There are some advantages to what Res4 does, the students explain: As a design-build company, it can tweak its process to the specific needs of a given piece of land. But Roosa points out some logistical pitfalls. Res4 is not a land developer, so it couldn’t work directly with the city; developers who work directly with communities tend to put forth more conservative designs than Res4’s boxy metal and wood aesthetic.

The goal of the conversations with Roosa was “to translate their disciplinary knowledge to someone from a policy background,” Rupnik says in an interview. “Someone who doesn’t know some of the technical issues, but who’s very interested in housing supply and inequity and sustainability.”

These conversations aren’t theoretical; the class is working with Res4 directly.
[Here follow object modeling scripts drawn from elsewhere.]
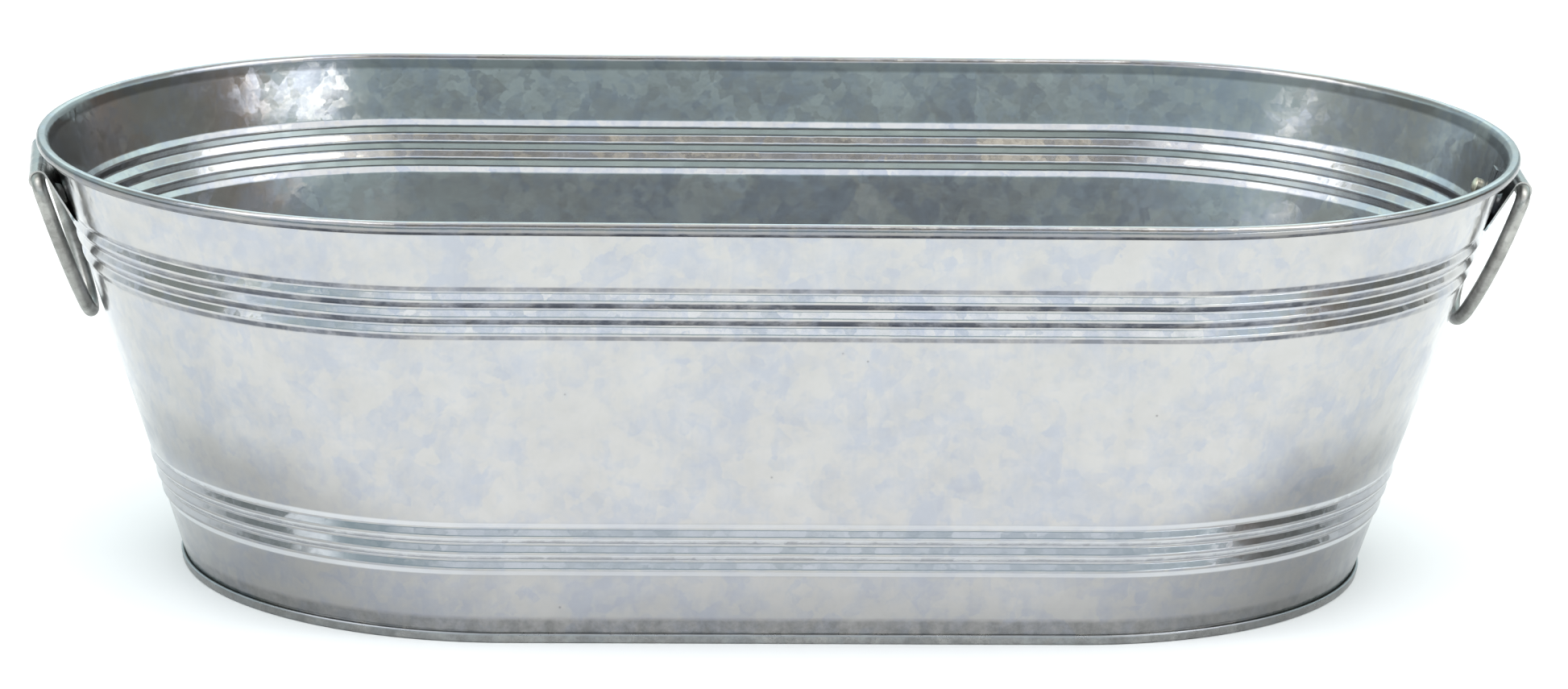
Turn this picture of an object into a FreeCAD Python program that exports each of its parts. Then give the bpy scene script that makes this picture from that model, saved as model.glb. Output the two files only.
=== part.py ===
import FreeCAD, Part
import math
import os

from FreeCAD import Matrix, Placement, Rotation, Vector

# Oval galvanised livestock trough with rolled wired rim, swaged bead groups,
# double seamed raised bottom and two drop handles.  Millimetres, +Z up,
# X along the length, origin on the floor under the middle of the trough.

# ---- overall shape ---------------------------------------------------------
RIM_HALF_LENGTH = 302.1      # to the centre of the rolled rim
RIM_HALF_WIDTH = 150.9       # to the centre of the rolled rim, also the end radius
RIM_CENTRE_Z = 176.2
FOOT_HALF_LENGTH = 242.1     # to the sheet in the bottom seam
FOOT_HALF_WIDTH = 126.85     # also the end radius at the bottom

# ---- sheet and rolled rim --------------------------------------------------
SHEET = 0.5                  # wall and bottom sheet
ROLL_RADIUS = 2.7            # outside of the rolled rim
ROLL_TURN = 300.0            # how far the edge is rolled, degrees
RIM_WIRE = 1.9               # radius of the wire inside the roll

# ---- swaged beads, two groups of three close waves about the plain wall ------
LOWER_GROUP_Z = 38.2         # middle crest of each group
UPPER_GROUP_Z = 138.4
BEADS_IN_GROUP = 3
BEAD_PITCH = 6.95            # in height
BEAD_ANGLE = 30.0            # slope of the flanks from the plain wall
BEAD_RADIUS = 1.6            # crests and valleys
LEAD_ANGLE = 18.0            # gentler slope into and out of a group
LEAD_RADIUS = 3.0

# ---- bottom seam and raised bottom ----------------------------------------
SEAM_GAP = 0.04              # between folded layers
SEAM_TOP = 4.0
HOOK_SHORT = 0.1             # each hook stops this far from the opposite fold
FOOT_BEND = 0.7              # corners of the pressed foot, the flat lies between
HOOK_BEND = 0.4              # corners of the wall hook inside it
BOTTOM_TOP_Z = 8.0           # upper face of the bottom sheet
BOTTOM_BEND = 2.0
LEAN_BEND = 3.0              # where the wall leans out above the seam
LEAN_START_Z = 4.4
LEAN_ROUNDS = 20             # repeats that settle the lean

# ---- lap seams at the two ends, angles about the end centre ----------------
LAP_HALF = 1.6               # half of the overlap
LAP_STEP = 0.2               # where the covered sheet steps inwards
LAP_EDGE_GAP = 0.04
LAP_LAYER_GAP = 0.06
LAP_LOW_Z = 12.0
LAP_HIGH_Z = 168.0

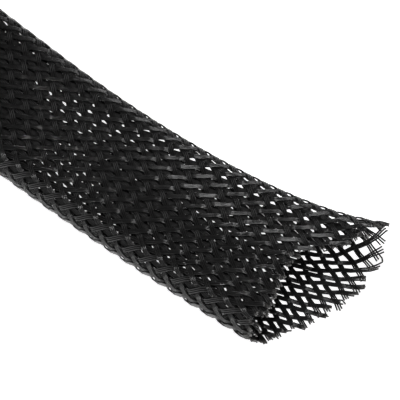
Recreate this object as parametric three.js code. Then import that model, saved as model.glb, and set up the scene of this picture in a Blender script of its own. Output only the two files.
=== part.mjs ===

The firm’s venture into bringing its modular construction designs into dense urban cities is new, and ARCH 7130 will hash out ways to help it and other firms fit their concepts to those environments over the course of the year.

An architect by training, Rupnik has been teaching on modular housing techniques since he first came to Northeastern in 2009. Modular building is much more widespread overseas, and for years his courses focused on international case studies out of necessity. Building projects almost always go one structure at a time in the United States, thanks to zoning codes and the wide diversity of regulations among local and state governments.

But due to factors including a worsening housing crunch in certain regions and increased focus on sustainability, modular building has gained significant domestic traction in recent years. Rupnik and other proponents champion its efficiency, speed and environmental upside — assembly line building means less wasted material and lower usage of carbon-intensive materials like concrete and steel.

Currently, ambitious modular developments are underway all over the West Coast, in Philadelphia and in Minneapolis. It’s still rare; modular construction makes up less than 6% of projects in the U.S. and Canada, according to industry statistics. But the fall 2024 semester marks the first time that Rupnik and his students have had entirely U.S.-based case studies to draw from.

“Ten years ago I couldn’t get experts in Boston to talk about this topic,” he says. “They’re very interested in it now.”

A person speaking in a graduate architecture capstone.
Paige Roosa from the Housing Innovation Lab in Boston Mayor Michelle Wu’s office gives a presentation. Photo by Matthew Modoono/Northeastern University

The building method necessitates a completely different way of teaching, too. Historically, architecture curricula in universities have been based around the one-off business model intrinsic to construction in the U.S. But modular housing requires what Rupnik calls a “platform approach,” where designs take reproducibility into account.

“You’re not designing for a single issue, but potentially multipIe issues that you are then able to customize,” Rupnik says. “So we spend a lot of time in my section just teaching them a different way to design.”

From the Boston campus, Rupnik’s students have an ideal training ground to think about how modular housing might work for a big, expensive city. According to Rupnik, 99% of Massachusetts residents are burdened by housing costs; the median price of a single-family home in the state is $610,000. The syllabus includes a visit to Reframe Systems, a modular housing factory in Andover, as well as close study of ubiquitous New England house models like the multifamily triple-decker.

Triple-deckers themselves represent a past solution to a housing crunch. Tens of thousands were built in haste around Boston in the late 19th century in response to industrialization and an urban population boom. Along with Roosa and her team at the Housing Innovation Lab, Rupnik’s class will think about how that iconic design might be adapted to a modern, modular framework.

“If you look at a triple-decker in Back Bay or Somerville, there’s a degree of standardization there,” Ruponik says. “They were designed using this mentality.”

At the end of this semester, the students will present again to Roosa and a representative from each company they’ve been assigned — a list that includes Res4, Reframe Systems, Seattle-based modular developer Green Canopy NODE and Connect Homes in Los Angeles. Rupnik hopes that experience balancing different perspectives and priorities will be invaluable, whether their architecture careers involve modular housing or not.

“It’s peer-to-peer discussions,” he says.  “The students, someone from the city and someone from this company are all having a back and forth about how you translate this knowledge to where it’s valuable for a lot of different constituencies.”